Why do priorities run amok? There are three primary and interrelated reasons:
1. There is no common vision.
When people do not share the same “picture” of the intended outcome, there is no touchstone or “true north” to which they can refer to ground themselves. Instead, each person or sub-group has its own picture. In a worst case scenario, people think they share a common picture when they really do not. With different pictures, it’s no wonder that priorities will be wildly different.
One example that comes to mind is that of a city that has no clearly articulated mission statement. Especially in times of economic challenges, how are decision-makers to set priorities? Without a common “picture” of the city’s mission, who is to say whether preserving public safety jobs is a higher priority than keeping libraries open seven days a week, or than maintaining full access to public parks? One person’s opinion becomes just as valid as another’s. Absent a common “big picture,” it is impossible to reach consensus on priorities.

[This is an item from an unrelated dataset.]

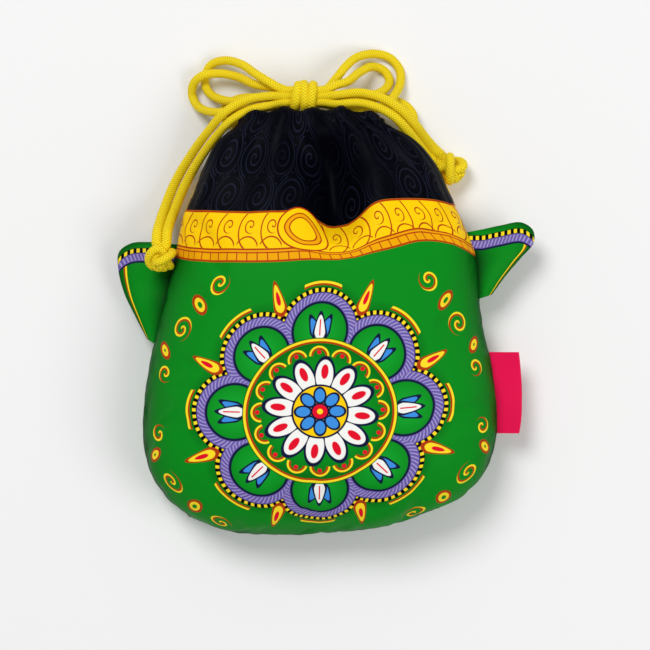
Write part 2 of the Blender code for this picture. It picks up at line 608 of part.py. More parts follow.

2. There are no clear criteria for setting priorities.
A priority may be described as something that occurs earlier in time than something else because for some reason, it is more important. Typically when we prioritize, we list (then do) the most important thing first, then the second most important, and so on. Importance is determined by developing criteria relative to the vision or outcome we are trying to achieve. Yet often we see situations in which people insist that everything is a priority. When there is no effort to create distinctions among choices, then by definition, nothing is a priority.
3. There is no accountability.
While it is true that decision-makers are accountable for the priorities they create or adhere to when making choices, others play an important role as well. For example, elected officials are given the authority to make decisions for their constituents. If their choices are not consistent with the outcomes they were elected to achieve, then it is incumbent upon voters to replace the misguided decision-makers. But how often do voters actually hold their elected representatives accountable by replacing them when their choices do not help achieve the desired outcomes? When the accountability part of the “check and balance” system we have in the U.S. breaks down, the political environment will support priorities that run amok.
Though the above examples may suggest otherwise, misaligned priorities are not limited to the political arena; there are plenty of examples in the private and public sectors as well. What are some of your favorite examples?